The three released yesterday were among dozens of inmates freed in exchange for Israeli hostages held by Gaza fighters, under the truce agreement between Israel and Hamas that has halted the war in the Palestinian territory. Like Abu Hamid’s sons, many Palestinians released by Israel were not sent home but deported. The 74-year-old resident of Ramallah in the Israeli-occupied West Bank has had five of her 10 children detained by Israel, some for decades, over their involvement in armed resistance. Her three sons Nasr, 50, Sharif, 45, and Mohammed, 35, were released on Saturday from a prison in southern Israel’s Negev desert.
“I’m so happy. I spoke to them... I heard their voices,” said Abu Hamid. “Of course, I would prefer them to live with us, to be here so we could enjoy their presence,” she said.
Out of 200 prisoners released on Saturday, nearly all Palestinian but including one Jordanian, 70 were handed over to Egypt, and some plan to settle in a Gulf state or another third country. Abu Hamid’s living room is adorned with large painted portraits of each family member and photo montages showing her flashing a victory sign and surrounded by her sons. Certificates of detention were displayed like diplomas.

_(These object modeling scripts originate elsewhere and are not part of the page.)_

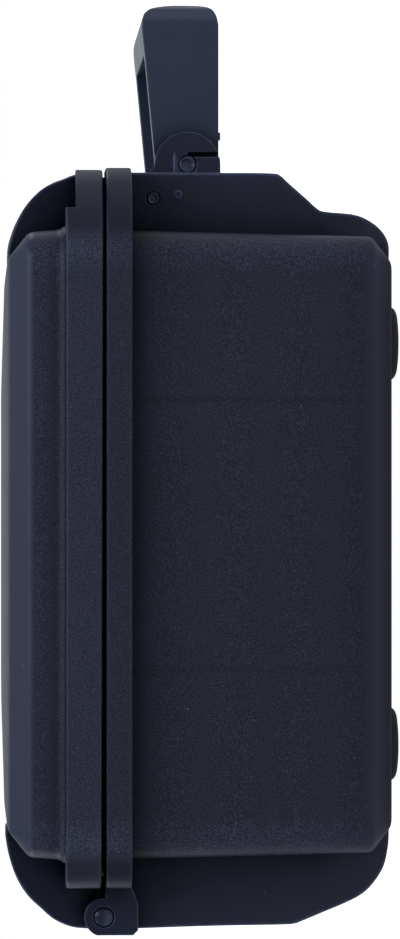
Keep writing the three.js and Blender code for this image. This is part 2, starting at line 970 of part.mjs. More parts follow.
// The lever: two cheeks on the pin, and the plate that is pulled to open.
function latchLever(side) {
  const range = sideRange(side, latchX - latchHalf, latchX + latchHalf);
  const frontY = leverPinY - leverFront;
  const backY = frontY + leverPlate;
  const plateTop = hookPinZ - leverTop;
  const plateLow = leverPinZ - hookPinDrop - leverLength;
  const plate = shapeOf([
    [frontY, plateLow + rimChamfer],
    [frontY + rimChamfer, plateLow],
    [frontY + leverLipDepth, plateLow],
    [frontY + leverLipDepth, plateLow + leverPlate / 2],
    [backY, plateLow + leverLip],
    [backY, plateTop],
    [frontY, plateTop],
  ]);
  const cheek = new THREE.Shape();
  cheek.moveTo(frontY, plateTop - cheekWidth);
  cheek.lineTo(backY, plateTop - cheekWidth);
  cheek.lineTo(hookPinY, hookPinZ - cheekRadius);
  cheek.absarc(hookPinY, hookPinZ, cheekRadius, -Math.PI / 2, 0, false);
  cheek.absarc(leverPinY, leverPinZ, cheekRadius, 0, Math.PI, false);
  cheek.lineTo(frontY, hookPinZ);
  const cheeks = [
    [range[0], range[0] + cheekWidth],
    [range[1] - cheekWidth, range[1]],
  ].map(([low, high]) => alongX(cheek, low, high));
  const holeRange = [range[0] - overrun, range[1] + overrun];
  return cut(
    join(alongX(plate, range[0], range[1]), ...cheeks),
    rodX(leverPinRadius + pinClearance, ...holeRange, leverPinY, leverPinZ),
    rodX(hookPinRadius + pinClearance, ...holeRange, hookPinY, hookPinZ),
  );
}

// The hook: a tongue from the hook pin, and a wide head whose claw sits on the lid's rim.
function latchHook(side) {
  const range = sideRange(side, latchX - latchHalf, latchX + latchHalf);
  const tongueRange = [
    range[0] + cheekWidth + sideClearance,
    range[1] - cheekWidth - sideClearance,
  ];
  const headFront = leverPinY - hookFront;
  const headBack = headFront + hookPlate;
  const tongueY = hookPinY - tongueFront;
  const headLow = leverPinZ + hookShoulder;
  const clawLow = lidRimTop + clawGap;
  const clawHigh = clawLow + clawThickness;
  const tongue = new THREE.Shape();
  tongue.moveTo(hookPinY - knuckleRadius, hookPinZ - knuckleRadius / 2);
  const turn = Math.PI * 2 * tongueTurnShare;
  tongue.absarc(hookPinY, hookPinZ, knuckleRadius, turn, Math.PI / 2, false);
  tongue.lineTo(tongueY + tongueThickness, hookPinZ + knuckleRadius);
  tongue.lineTo(tongueY + tongueThickness, headLow);
  tongue.lineTo(headBack, headLow + hookPlate);
  tongue.lineTo(headFront, headLow + hookPlate);
  tongue.lineTo(tongueY, headLow);
  tongue.lineTo(tongueY, hookPinZ - knuckleRadius / 2);
  const head = shapeOf([
    [headFront, headLow + rimChamfer],
    [headFront + rimChamfer, headLow],
    [headBack, headLow],
    [headBack, clawLow],
    [seatY + clawReach, clawLow],
    [seatY + clawReach, clawHigh - rimChamfer],
    [seatY + clawReach - rimChamfer, clawHigh],
    [headFront + hookPlate, clawHigh],
    [headFront, clawHigh - hookPlate],
  ]);
  const flange = shapeOf([
    [headBack - rimChamfer, headLow],
    [headBack + hookFlangeDepth / 4, headLow],
    [headBack + hookFlangeDepth, headLow + hookFlangeDepth],
    [headBack + hookFlangeDepth, clawLow + rimChamfer],
    [headBack - rimChamfer, clawLow + rimChamfer],
  ]);
  const flanges = [
    [range[0], range[0] + hookFlange],
    [range[1] - hookFlange, range[1]],
  ].map(([low, high]) => alongX(flange, low, high));
  return cut(
    join(alongX(tongue, ...tongueRange), alongX(head, ...range), ...flanges),
    rodX(hookPinRadius + pinClearance, range[0] - overrun, range[1] + overrun, hookPinY, hookPinZ),
  );
}

function leverPin(side) {
  const range = sideRange(side, wingInnerX - wingThickness, wingOuterX);
  return rodX(leverPinRadius, ...range, leverPinY, leverPinZ);
}

function hookPin(side) {
  const range = sideRange(side, latchX - latchHalf, latchX + latchHalf);
  return rodX(hookPinRadius, ...range, hookPinY, hookPinZ);
}

// A rod with a domed head at the end that shows.
function hingePin(side) {
  const near = innerLug(1)[0];
  const far = outerLugX - hingePinDome / 2;
  const dome = Array.from({ length: filletSteps + 1 }, (_, step) => {
    const angle = (Math.PI / 2) * (step / filletSteps);
    const radius = step < filletSteps ? hingePinRadius * Math.cos(angle) : 0;
    return new THREE.Vector2(radius, far + hingePinDome * Math.sin(angle));
  });
  const root = [new THREE.Vector2(0, near), new THREE.Vector2(hingePinRadius, near)];
  const rod = new THREE.LatheGeometry([...root, ...dome], roundSteps);
  rod.rotateZ((-side * Math.PI) / 2);
  rod.translate(0, hingeY, hingeZ);
  return solid(rod);
}

// A rubber foot, pressed in its socket, with a flat tread and a rounded flank.
function foot(side, end) {
  const seatTop = underside + footSeat - footClearance;
  const profile = [
    new THREE.Vector2(0, 0),
    new THREE.Vector2(footTread, 0),
    new THREE.Vector2(footShoulder, footShoulderRise),
    new THREE.Vector2(footRadius - footClearance, footFlankRise),
    new THREE.Vector2(footRadius, footHeight),
    new THREE.Vector2(footRadius, seatTop),
    new THREE.Vector2(0, seatTop),
  ];
  const turned = new THREE.LatheGeometry(profile, roundSteps);
  turned.rotateX(Math.PI / 2);
  turned.translate(side * footX, end * footY, 0);
  return solid(turned);
}

function ventGasket() {
  const back = ventSeatY - ventClearance;
  return cut(
    rodY(ventFlangeRadius, 0, back - ventGasketThickness, back, ventHeight()),
    rodY(
      ventStemRadius + ventStemClearance,
      0,
      back - ventGasketThickness - overrun,
      back + overrun,
      ventHeight(),
    ),
  );
}

function ventBody() {
  const flangeBack = ventSeatY - ventClearance * 2 - ventGasketThickness;
  const stemEnd = ventInnerSeatY + ventStemLength;
  return join(
    rodY(ventFlangeRadius, 0, flangeBack - ventFlangeThickness, flangeBack, ventHeight()),
    rodY(ventStemRadius, 0, flangeBack - ventFlangeThickness / 2, stemEnd, ventHeight()),
  );
}

function ventNut() {
  const front = ventInnerSeatY + ventClearance;
  const hex = new THREE.CylinderGeometry(ventNutRadius, ventNutRadius, ventNutThickness, 6);
  hex.translate(0, front + ventNutThickness / 2, ventHeight());
  const bore = rodY(
    ventStemRadius + ventClearance,
    0,
    front - overrun,
    front + ventNutThickness + overrun,
    ventHeight(),
  );
  return cut(solid(hex), bore);
}

function ventCap() {
  const back = ventSeatY - ventClearance * 3 - ventGasketThickness - ventFlangeThickness;
  const front = back - ventCapHeight;
  const profile = [
    new THREE.Vector2(0, front),
    new THREE.Vector2(ventCapRadius - ventCapRound, front),
    new THREE.Vector2(ventCapRadius - ventCapRound / 4, front + ventCapRound / 4),
    new THREE.Vector2(ventCapRadius, back),
    new THREE.Vector2(0, back),
  ];
  const cap = new THREE.LatheGeometry(profile, roundSteps);
  const slots = Array.from({ length: ventCapSlots }, (_, index) => {
    const slot = new THREE.BoxGeometry(ventCapSlotWidth, ventCapSlotDepth * 2, ventCapRadius);
    slot.translate(0, back, ventCapRadius);
    slot.rotateY(Math.PI * 2 * (index / ventCapSlots));
    return solid(slot);
  });
  return cut(solid(cap), ...slots).translate(0, 0, ventHeight());
}

const sideNames = { "-1": "left", 1: "right" };
const endNames = { "-1": "front", 1: "back" };

const transportCase = new THREE.Group();
transportCase.add(piece("base_shell", baseShell(), shellLook));
transportCase.add(piece("lid_shell", lidShell(), shellLook));
transportCase.add(piece("lid_seal", lidSeal(), rubberLook));
transportCase.add(piece("carry_handle", handle(), smoothLook));
transportCase.add(piece("vent_gasket", ventGasket(), rubberLook));
transportCase.add(piece("vent_body", ventBody(), smoothLook));
transportCase.add(piece("vent_nut", ventNut(), smoothLook));
transportCase.add(piece("vent_cap", ventCap(), smoothLook));
for (const side of [-1, 1]) {
  const name = sideNames[side];
  transportCase.add(piece(`latch_lever_${name}`, latchLever(side), smoothLook));
  transportCase.add(piece(`latch_hook_${name}`, latchHook(side), smoothLook));
  transportCase.add(piece(`lever_pin_${name}`, leverPin(side), pinLook));
  transportCase.add(piece(`hook_pin_${name}`, hookPin(side), pinLook));
  transportCase.add(piece(`hinge_pin_${name}`, hingePin(side), pinLook));
  for (const end of [-1, 1]) {
    transportCase.add(piece(`foot_${endNames[end]}_${name}`, foot(side, end), rubberLook));
  }
}
transportCase.position.y = -(handleTipY + hingeBackY) / 2;

export default transportCase;
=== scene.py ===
import math

import bmesh
import bpy
from mathutils import Matrix, Vector


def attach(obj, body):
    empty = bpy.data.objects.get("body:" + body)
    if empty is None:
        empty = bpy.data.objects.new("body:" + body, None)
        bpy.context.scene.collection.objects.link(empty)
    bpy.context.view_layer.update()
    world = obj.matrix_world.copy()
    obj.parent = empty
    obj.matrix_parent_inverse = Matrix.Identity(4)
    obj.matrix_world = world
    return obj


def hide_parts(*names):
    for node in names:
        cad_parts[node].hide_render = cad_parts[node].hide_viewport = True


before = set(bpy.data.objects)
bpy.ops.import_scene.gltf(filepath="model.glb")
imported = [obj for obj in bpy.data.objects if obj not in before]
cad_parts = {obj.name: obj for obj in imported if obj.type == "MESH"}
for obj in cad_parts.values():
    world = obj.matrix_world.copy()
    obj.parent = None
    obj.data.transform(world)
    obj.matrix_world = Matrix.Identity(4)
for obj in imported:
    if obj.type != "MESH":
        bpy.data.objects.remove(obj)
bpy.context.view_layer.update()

# The studio: a white floor and soft panels, four on the camera's side of the case and three that
# fill the sides away from it, in a room that is pale beyond the case. The camera looks along the
# length, low and far off, and is turned so that the handle is at the top of the picture.
FLOOR_REACH = 60.0
CAMERA_AT = (-2.64, 0.0062, 0.19415)
CAMERA_TURN = math.radians(2.28)
CAMERA_VIEW = math.radians(10.68)
SENSOR = 36.0
COOL_LIGHT = (0.83, 0.89, 1.0)
FLOOR_TONE, FLOOR_ROUGHNESS, FLOOR_SHEEN = (0.8, 0.8, 0.8, 1), 0.9, 0.1
FLOOR_GLOW_UNSEEN, FLOOR_GLOW_SEEN = 0.16, 1.0
WHITE = (1, 1, 1, 1)
ROOM_TONE, ROOM_BEHIND, ROOM_BEYOND, ROOM_FADE_END = (0.9, 0.95, 1.0, 1), 0.04, 0.55, 0.7

floor_mesh = bpy.data.meshes.new("floor")
floor_mesh.from_pydata(
    [(x * FLOOR_REACH, y * FLOOR_REACH, 0) for x, y in ((-1, -1), (1, -1), (1, 1), (-1, 1))],
    [],
    [(0, 1, 2, 3)],
)
floor = bpy.data.objects.new("floor", floor_mesh)
bpy.context.scene.collection.objects.link(floor)
floor_paint = bpy.data.materials.new("floor_paint")
floor_paint.use_nodes = True
floor_nodes, floor_link = floor_paint.node_tree.nodes, floor_paint.node_tree.links.new
floor_shader = floor_nodes["Principled BSDF"]
floor_shader.inputs["Base Color"].default_value = FLOOR_TONE
floor_shader.inputs["Roughness"].default_value = FLOOR_ROUGHNESS
floor_shader.inputs["Specular IOR Level"].default_value = FLOOR_SHEEN
floor_shader.inputs["Emission Color"].default_value = WHITE
floor_glow = floor_nodes.new("ShaderNodeMapRange")
floor_glow.inputs["To Min"].default_value = FLOOR_GLOW_UNSEEN
floor_glow.inputs["To Max"].default_value = FLOOR_GLOW_SEEN
floor_rays = floor_nodes.new("ShaderNodeLightPath")
floor_link(floor_rays.outputs["Is Camera Ray"], floor_glow.inputs["Value"])
floor_link(floor_glow.outputs["Result"], floor_shader.inputs["Emission Strength"])
floor_mesh.materials.append(floor_paint)

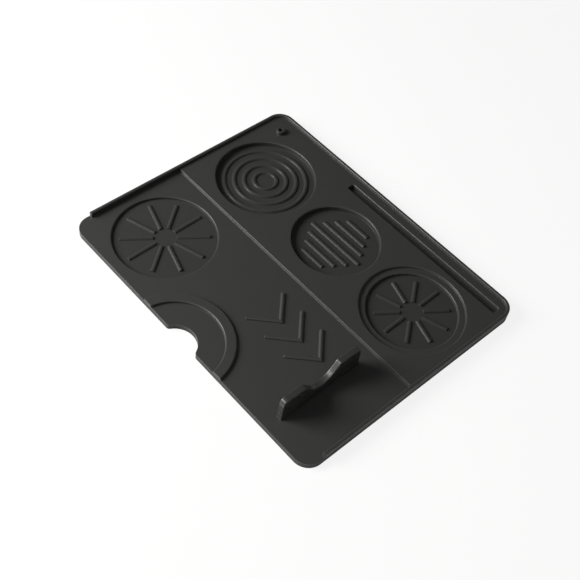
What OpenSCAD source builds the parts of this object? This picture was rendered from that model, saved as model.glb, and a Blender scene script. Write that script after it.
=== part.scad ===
// Moulded silicone tamper mat. The underside rests on the counter.
// Origin: middle of the underside. X runs along the long side, the front edge is at -Y, Z is up.

/* [Mat] */
// Length of the mat, along the front edge
mat_l = 250; // [240:1:320]
// Depth of the mat, from the front edge to the back edge
mat_w = 200.4; // [190:0.2:260]
// Radius of the four corners in plan
corner_r = 12; // [6:0.5:20]
// Thickness of the low front level
front_t = 4.6; // [4.1:0.1:7]
// Rise of the rear level above the front level
rear_rise = 2; // [1.9:0.1:4]
// Distance from the front edge to the middle of the step up to the rear level
step_from_front = 94.5; // [93:0.1:98]
// Slope of the step, in degrees from the horizontal
step_slope = 75; // [60:1:85]
// Radius on the top edge of the step
step_edge_r = 0.5; // [0.2:0.1:0.9]
// Radius where the step meets the front level
step_foot_r = 0.2; // [0.2:0.1:0.9]
// Thickness left under every recess
floor_t = 2.5; // [1.5:0.1:3]

/* [Rim] */
// Width of the raised rim
rim_w = 2.5; // [2:0.1:4]
// Height of the rim above the front level
rim_h = 4.2; // [2.6:0.1:7]
// Radius on the outer top edge of the rim
rim_outer_r = 0.6; // [0.4:0.1:1.1]
// Radius on the inner top edge of the rim
rim_inner_r = 0.9; // [0.2:0.1:1.1]
// Distance from the front edge to the two ends of the rim
rim_end_from_front = 15; // [13:0.5:40]

/* [Recesses] */
// Radius of the three large round recesses
recess_r = 37.8; // [30:0.1:38.6]
// Radius of the middle recess and of the double recess's inner step
small_recess_r = 32.7; // [30:0.1:34]
// Distance from the mat's middle line to the centre of the middle recess
recess_middle_x = 0.8; // [0:0.1:1.2]
// Distance from the middle recess to the recesses at the two ends
recess_offset_x = 78.2; // [76:0.1:79]
// Distance from the back edge to the centres of the rear row
rear_row_from_back = 58.8; // [57:0.1:60]
// Distance from the front edge to the centre of the front recess
front_row_from_front = 46.2; // [44:0.2:48]
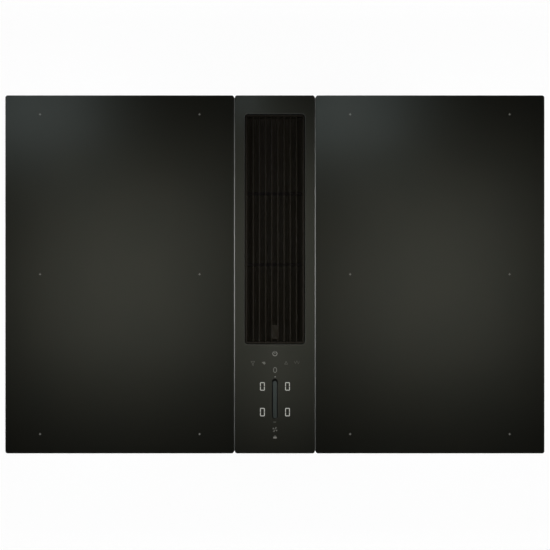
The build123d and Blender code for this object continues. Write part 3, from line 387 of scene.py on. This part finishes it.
plastics = {
    "seal_foam": {"name": "sealFoam", "colour": (0.012, 0.012, 0.012, 1.0),
                  "roughness": 0.9, "grain": 1500.0, "bump": 0.5},
    "grey_silicone": {"name": "greySilicone", "colour": (0.33, 0.34, 0.33, 1.0),
                      "roughness": 0.45, "grain": 600.0, "bump": 0.1},
    "mica": {"name": "micaSheet", "colour": (0.6, 0.53, 0.42, 1.0),
             "roughness": 0.6, "grain": 300.0, "bump": 0.2},
    "former_plastic": {"name": "formerPlastic", "colour": (0.02, 0.02, 0.022, 1.0),
                       "roughness": 0.5, "grain": 2500.0, "bump": 0.15},
    "ferrite": {"name": "ferrite", "colour": (0.025, 0.025, 0.028, 1.0),
                "roughness": 0.55, "grain": 700.0, "bump": 0.3},
    "black_plastic": {"name": "blackPlastic", "colour": (0.018, 0.018, 0.019, 1.0),
                      "roughness": 0.42, "grain": 1800.0, "bump": 0.2},
    "grey_plastic": {"name": "greyPlastic", "colour": (0.075, 0.078, 0.082, 1.0),
                     "roughness": 0.45, "grain": 1800.0, "bump": 0.2},
    "nozzle_plastic": {"name": "nozzlePlastic", "colour": (0.0066, 0.0055, 0.0038, 1.0),
                       "roughness": 0.42, "grain": 2600.0, "bump": 0.1, "shine": 0.25},
    "display_plastic": {"name": "displayPlastic", "colour": (0.5, 0.51, 0.51, 1.0),
                        "roughness": 0.3, "grain": 900.0, "bump": 0.05},
    "nylon": {"name": "nylon", "colour": (0.02, 0.02, 0.02, 1.0),
              "roughness": 0.38, "grain": 2000.0, "bump": 0.1},
}
metals = {
    "screw_steel": {"name": "zincPlatedSteel", "colour": (0.6, 0.6, 0.58, 1.0),
                    "roughness": 0.3, "scale": 900.0},
    "aluminium_sheet": {"name": "aluminiumSheet", "colour": (0.75, 0.76, 0.78, 1.0),
                        "roughness": 0.38, "scale": 500.0},
    "filter_steel": {"name": "filterSteel", "colour": (0.5, 0.472, 0.43, 1.0),
                     "roughness": 0.4, "scale": 700.0},
    "motor_steel": {"name": "motorSteel", "colour": (0.32, 0.33, 0.34, 1.0),
                    "roughness": 0.42, "scale": 1200.0},
}
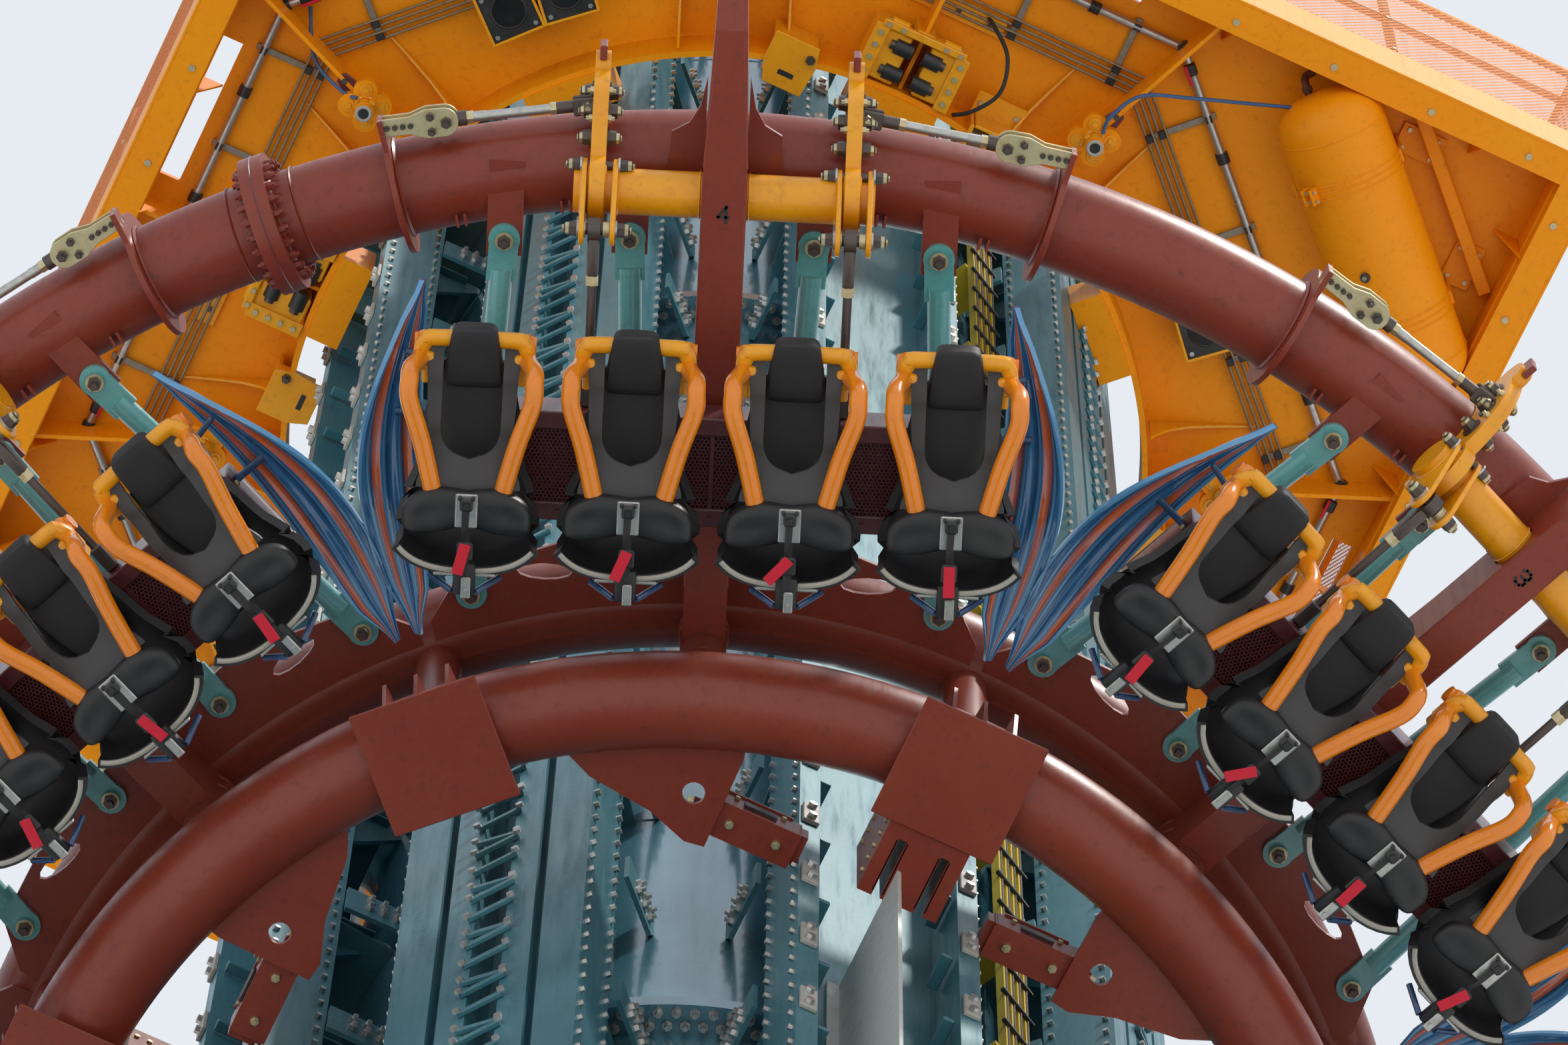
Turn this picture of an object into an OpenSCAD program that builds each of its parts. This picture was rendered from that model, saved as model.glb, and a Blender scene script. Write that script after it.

Another photograph showed her in a dress decorated with the faces of her sons alongside an image of the Dome of the Rock, the iconic shrine in the Israeli-annexed Old City of Jerusalem. “For more than 40 years, I’ve been visiting my sons in prison — more than half my life — and I’ve never lost hope of seeing them free,” she said. Not that three are out of jail, “it’s an indescribable joy,” said the mother. “But the joy remains incomplete because my son Islam and the rest of the prisoners are still” locked up, she added. One of her sons, 38-year-old Islam, has been sentenced to life like his three brothers, but is not on Israel’s list of prisoners eligible for release under the Gaza truce agreement.
Abu Hamid said Islam killed an Israeli soldier with a stone during an army raid on the Al-Amari refugee camp near Ramallah, where the family once lived. The eldest, Naser, was one of the founders of the Al-Aqsa Martyrs’ Brigades, an armed group established during the Second Intifada in the early 2000s.
He died of cancer in detention and Israel has never returned his body, said the mother. Another son, a member of the fighter group Islamic Jihad, was killed by the Israeli military in 1994.